Given task: Go through the material and pull out every line with the string "that" in it.
-- begin Provided data --
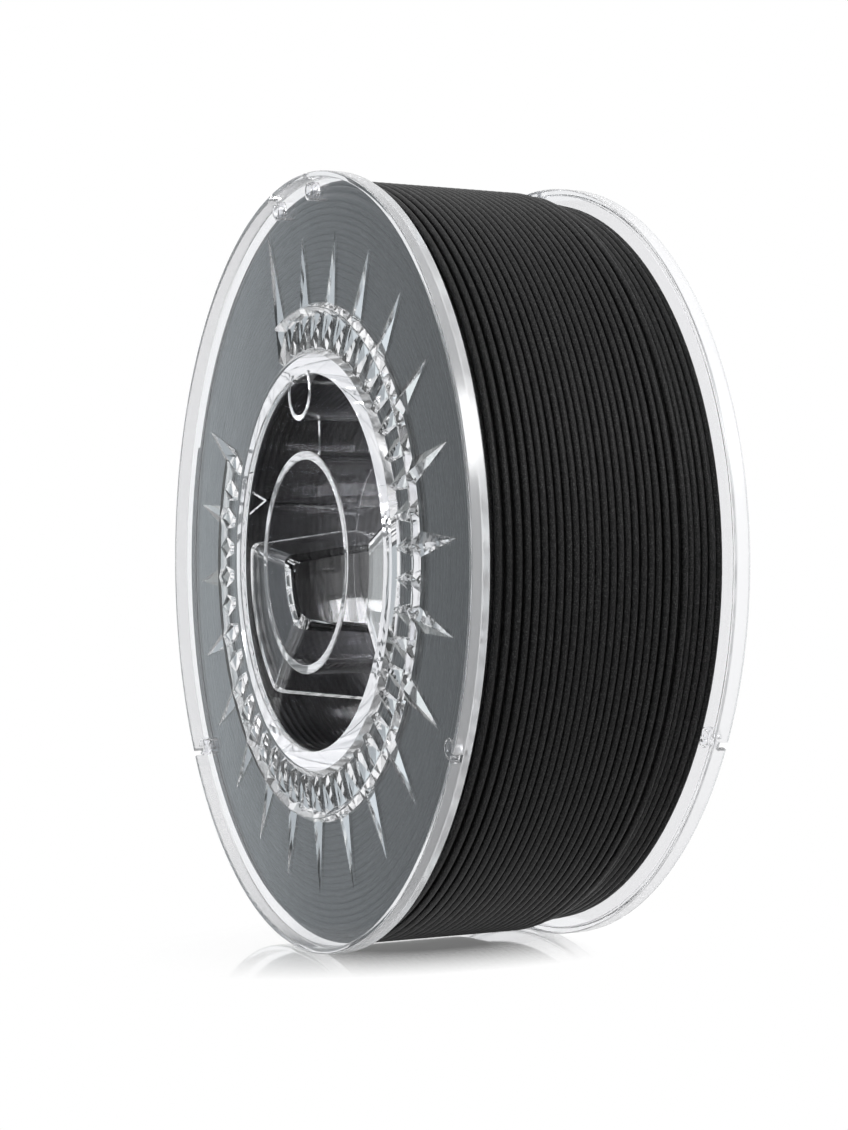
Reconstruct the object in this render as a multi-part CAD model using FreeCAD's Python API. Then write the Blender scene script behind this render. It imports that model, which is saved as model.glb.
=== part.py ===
import FreeCAD, Part
import math
import os
from FreeCAD import Vector

# Filament spool: two identical clear mouldings joined at mid width, wound with filament.
# Millimetres. Axis of the spool along Y, near flange at the lowest Y, Z up.
# Depths are measured inwards from a flange's outer plane, angles from X towards Z.

# Whole spool
SPOOL_DIAMETER = 200.0
SPOOL_WIDTH = 72.0
STANDING_TURN = 4.1
HALF_WIDTH = SPOOL_WIDTH / 2
RIM_RADIUS = SPOOL_DIAMETER / 2

# Flange disc and its rim lip
LIP_WIDTH = 1.5
WEB_FRONT = 3.3
WEB_BACK = 4.6

# Drum that carries the winding
DRUM_INNER = 48.7
DRUM_OUTER = 53.8
COLLAR_RADIUS = 53.8
COLLAR_FOOT = 55.5
COLLAR_DEPTH = 1.95

# Hub tube that turns on a spindle
BORE_RADIUS = 26.5
HUB_RADIUS = 28.9
HUB_DEPTH = 1.2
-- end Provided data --
Worked answer:
Reconstruct the object in this render as a multi-part CAD model using FreeCAD's Python API. Then write the Blender scene script behind this render. It imports that model, which is saved as model.glb.
# Drum that carries the winding
# Hub tube that turns on a spindle